----- Data for processing

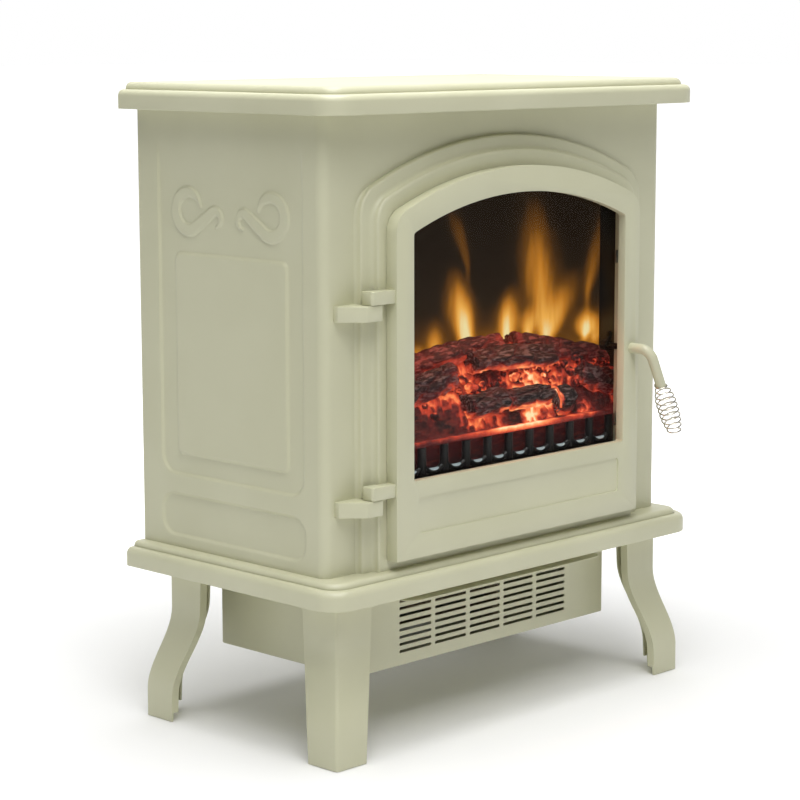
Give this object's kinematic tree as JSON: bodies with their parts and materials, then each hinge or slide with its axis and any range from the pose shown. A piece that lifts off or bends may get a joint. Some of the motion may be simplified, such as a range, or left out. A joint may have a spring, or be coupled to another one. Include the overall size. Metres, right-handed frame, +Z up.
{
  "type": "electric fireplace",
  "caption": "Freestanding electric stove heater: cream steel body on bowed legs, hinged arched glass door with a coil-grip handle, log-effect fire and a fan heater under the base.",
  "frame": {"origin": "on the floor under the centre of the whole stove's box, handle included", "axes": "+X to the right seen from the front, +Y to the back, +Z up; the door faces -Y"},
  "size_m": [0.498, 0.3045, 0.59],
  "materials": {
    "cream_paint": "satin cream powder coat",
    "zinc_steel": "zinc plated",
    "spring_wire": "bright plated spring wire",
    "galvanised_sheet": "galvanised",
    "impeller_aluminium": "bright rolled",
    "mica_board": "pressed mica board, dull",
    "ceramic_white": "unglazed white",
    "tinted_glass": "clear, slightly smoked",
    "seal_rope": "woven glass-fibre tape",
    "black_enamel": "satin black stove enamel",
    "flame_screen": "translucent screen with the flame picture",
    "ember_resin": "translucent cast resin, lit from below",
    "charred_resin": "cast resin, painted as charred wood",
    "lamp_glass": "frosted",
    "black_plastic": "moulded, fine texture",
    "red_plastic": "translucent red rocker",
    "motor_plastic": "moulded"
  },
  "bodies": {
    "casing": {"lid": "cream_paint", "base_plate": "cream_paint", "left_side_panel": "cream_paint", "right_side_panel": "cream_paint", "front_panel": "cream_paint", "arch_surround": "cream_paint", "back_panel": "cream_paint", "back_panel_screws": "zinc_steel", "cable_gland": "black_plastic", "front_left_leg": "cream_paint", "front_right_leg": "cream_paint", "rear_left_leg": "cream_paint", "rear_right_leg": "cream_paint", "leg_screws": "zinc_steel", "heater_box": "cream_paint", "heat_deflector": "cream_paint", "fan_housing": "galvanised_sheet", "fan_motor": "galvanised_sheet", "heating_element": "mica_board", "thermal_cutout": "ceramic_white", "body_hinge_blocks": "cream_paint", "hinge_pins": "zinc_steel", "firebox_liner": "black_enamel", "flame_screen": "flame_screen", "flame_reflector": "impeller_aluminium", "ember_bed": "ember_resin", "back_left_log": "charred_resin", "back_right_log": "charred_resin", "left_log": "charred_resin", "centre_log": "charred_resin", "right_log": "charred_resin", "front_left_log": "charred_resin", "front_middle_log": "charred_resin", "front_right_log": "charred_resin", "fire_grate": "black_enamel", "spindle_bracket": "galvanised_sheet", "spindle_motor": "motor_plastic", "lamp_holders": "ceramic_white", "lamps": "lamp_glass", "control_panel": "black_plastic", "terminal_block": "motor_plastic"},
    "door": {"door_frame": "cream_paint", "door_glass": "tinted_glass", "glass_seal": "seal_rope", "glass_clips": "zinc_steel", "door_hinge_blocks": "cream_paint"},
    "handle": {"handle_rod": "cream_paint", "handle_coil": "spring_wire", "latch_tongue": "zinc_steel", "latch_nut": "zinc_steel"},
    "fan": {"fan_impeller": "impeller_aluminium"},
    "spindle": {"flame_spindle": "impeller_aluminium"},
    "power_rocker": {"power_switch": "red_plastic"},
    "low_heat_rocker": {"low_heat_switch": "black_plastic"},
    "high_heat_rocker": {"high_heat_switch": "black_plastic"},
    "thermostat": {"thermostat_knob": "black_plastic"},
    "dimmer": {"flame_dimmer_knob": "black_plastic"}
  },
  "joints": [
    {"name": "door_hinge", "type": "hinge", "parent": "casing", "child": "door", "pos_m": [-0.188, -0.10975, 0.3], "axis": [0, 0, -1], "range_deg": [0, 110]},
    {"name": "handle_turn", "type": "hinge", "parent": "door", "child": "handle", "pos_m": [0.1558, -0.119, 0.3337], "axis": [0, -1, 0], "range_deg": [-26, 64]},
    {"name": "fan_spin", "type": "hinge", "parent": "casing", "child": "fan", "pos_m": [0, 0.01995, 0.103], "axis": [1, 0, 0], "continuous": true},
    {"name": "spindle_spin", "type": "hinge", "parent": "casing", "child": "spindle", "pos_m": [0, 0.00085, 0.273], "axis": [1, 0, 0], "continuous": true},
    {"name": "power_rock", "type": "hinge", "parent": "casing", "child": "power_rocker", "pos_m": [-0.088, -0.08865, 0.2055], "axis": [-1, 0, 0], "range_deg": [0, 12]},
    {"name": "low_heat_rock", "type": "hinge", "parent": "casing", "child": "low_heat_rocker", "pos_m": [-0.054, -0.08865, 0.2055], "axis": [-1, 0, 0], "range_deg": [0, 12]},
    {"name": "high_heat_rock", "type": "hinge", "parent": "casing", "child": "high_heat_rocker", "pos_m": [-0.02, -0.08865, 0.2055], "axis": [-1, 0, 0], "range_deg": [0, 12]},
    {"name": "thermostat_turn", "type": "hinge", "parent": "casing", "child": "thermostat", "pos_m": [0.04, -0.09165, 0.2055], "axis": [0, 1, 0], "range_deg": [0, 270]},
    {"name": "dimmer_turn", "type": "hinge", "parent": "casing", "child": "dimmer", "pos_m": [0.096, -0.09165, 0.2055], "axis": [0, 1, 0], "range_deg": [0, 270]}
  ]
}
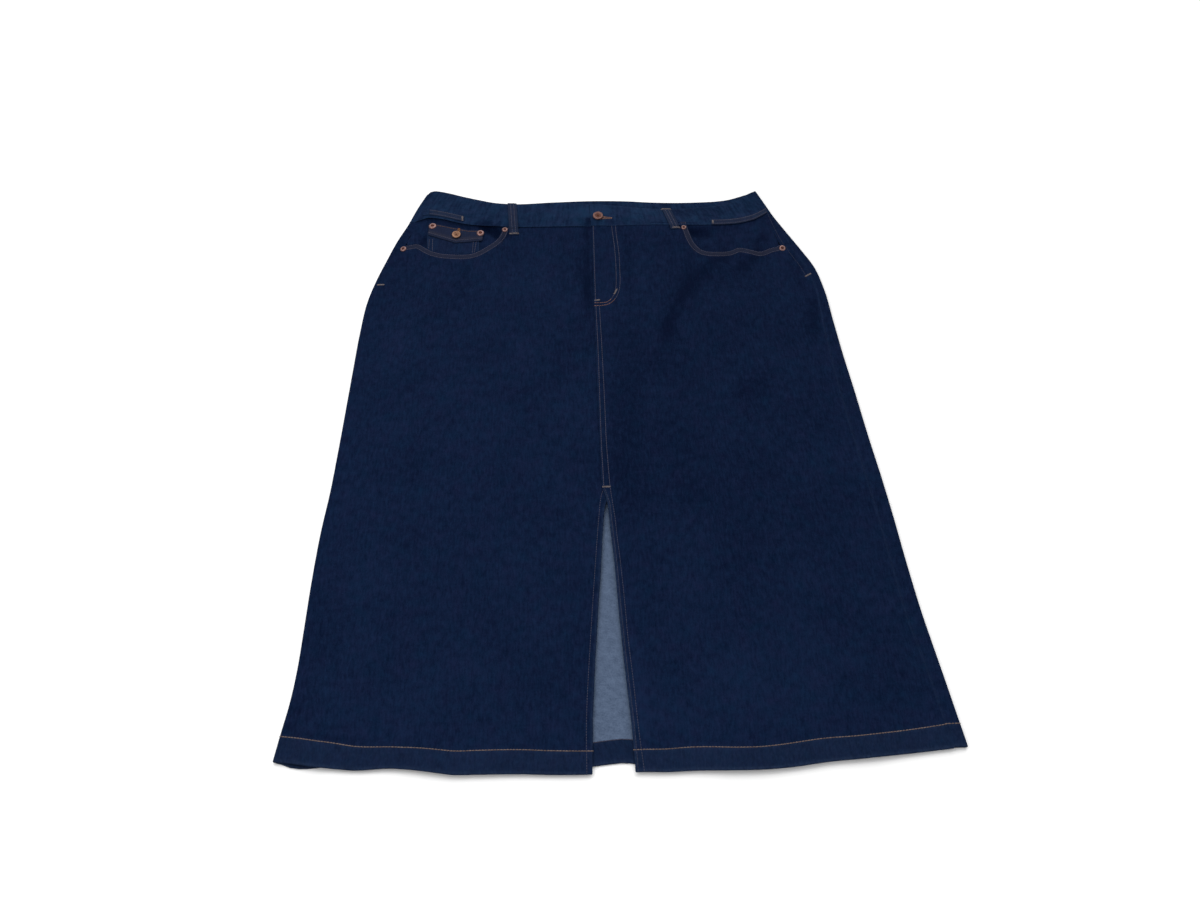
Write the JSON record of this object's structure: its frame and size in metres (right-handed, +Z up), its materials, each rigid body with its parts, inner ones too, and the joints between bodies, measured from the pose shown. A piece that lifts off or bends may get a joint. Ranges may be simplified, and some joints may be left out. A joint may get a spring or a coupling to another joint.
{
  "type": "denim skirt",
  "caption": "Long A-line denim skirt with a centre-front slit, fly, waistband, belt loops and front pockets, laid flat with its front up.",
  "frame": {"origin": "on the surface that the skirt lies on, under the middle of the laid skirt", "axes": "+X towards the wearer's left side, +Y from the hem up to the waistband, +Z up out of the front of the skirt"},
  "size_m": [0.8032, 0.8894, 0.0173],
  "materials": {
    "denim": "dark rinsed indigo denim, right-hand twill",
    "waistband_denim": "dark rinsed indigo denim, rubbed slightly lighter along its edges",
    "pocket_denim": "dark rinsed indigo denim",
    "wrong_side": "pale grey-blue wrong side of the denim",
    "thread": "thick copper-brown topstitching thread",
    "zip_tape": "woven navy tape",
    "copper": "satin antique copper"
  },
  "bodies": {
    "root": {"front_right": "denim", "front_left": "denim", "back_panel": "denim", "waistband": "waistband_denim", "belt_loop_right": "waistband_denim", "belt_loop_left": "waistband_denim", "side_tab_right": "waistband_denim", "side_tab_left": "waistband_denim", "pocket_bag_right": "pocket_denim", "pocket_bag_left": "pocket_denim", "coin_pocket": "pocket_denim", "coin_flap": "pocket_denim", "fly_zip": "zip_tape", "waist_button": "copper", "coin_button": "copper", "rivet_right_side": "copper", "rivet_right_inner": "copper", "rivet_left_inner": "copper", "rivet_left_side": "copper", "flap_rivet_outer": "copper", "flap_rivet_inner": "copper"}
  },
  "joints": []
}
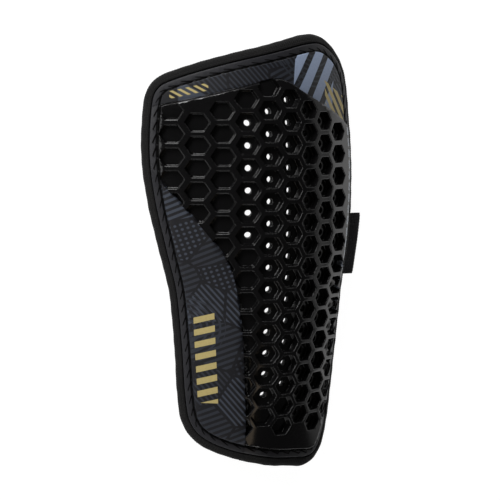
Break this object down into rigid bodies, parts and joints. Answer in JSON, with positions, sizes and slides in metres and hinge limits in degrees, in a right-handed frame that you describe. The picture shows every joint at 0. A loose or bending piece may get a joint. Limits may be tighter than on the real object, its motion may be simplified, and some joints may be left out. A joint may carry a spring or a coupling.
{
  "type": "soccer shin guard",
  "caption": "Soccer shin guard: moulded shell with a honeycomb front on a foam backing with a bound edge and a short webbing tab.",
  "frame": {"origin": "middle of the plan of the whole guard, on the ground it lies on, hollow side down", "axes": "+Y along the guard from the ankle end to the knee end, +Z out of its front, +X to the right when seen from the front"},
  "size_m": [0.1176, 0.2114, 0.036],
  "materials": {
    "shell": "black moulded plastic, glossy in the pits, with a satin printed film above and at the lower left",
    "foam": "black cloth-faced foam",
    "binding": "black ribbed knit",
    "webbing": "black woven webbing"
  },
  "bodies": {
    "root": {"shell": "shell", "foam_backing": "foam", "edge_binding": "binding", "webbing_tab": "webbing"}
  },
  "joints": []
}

----------

> **To do**
Output exactly the lines between the one containing "Break this object" and the final line above, both inclusive.

> **Exercise result**
Break this object down into rigid bodies, parts and joints. Answer in JSON, with positions, sizes and slides in metres and hinge limits in degrees, in a right-handed frame that you describe. The picture shows every joint at 0. A loose or bending piece may get a joint. Limits may be tighter than on the real object, its motion may be simplified, and some joints may be left out. A joint may carry a spring or a coupling.
{
  "type": "soccer shin guard",
  "caption": "Soccer shin guard: moulded shell with a honeycomb front on a foam backing with a bound edge and a short webbing tab.",
  "frame": {"origin": "middle of the plan of the whole guard, on the ground it lies on, hollow side down", "axes": "+Y along the guard from the ankle end to the knee end, +Z out of its front, +X to the right when seen from the front"},
  "size_m": [0.1176, 0.2114, 0.036],
  "materials": {
    "shell": "black moulded plastic, glossy in the pits, with a satin printed film above and at the lower left",
    "foam": "black cloth-faced foam",
    "binding": "black ribbed knit",
    "webbing": "black woven webbing"
  },
  "bodies": {
    "root": {"shell": "shell", "foam_backing": "foam", "edge_binding": "binding", "webbing_tab": "webbing"}
  },
  "joints": []
}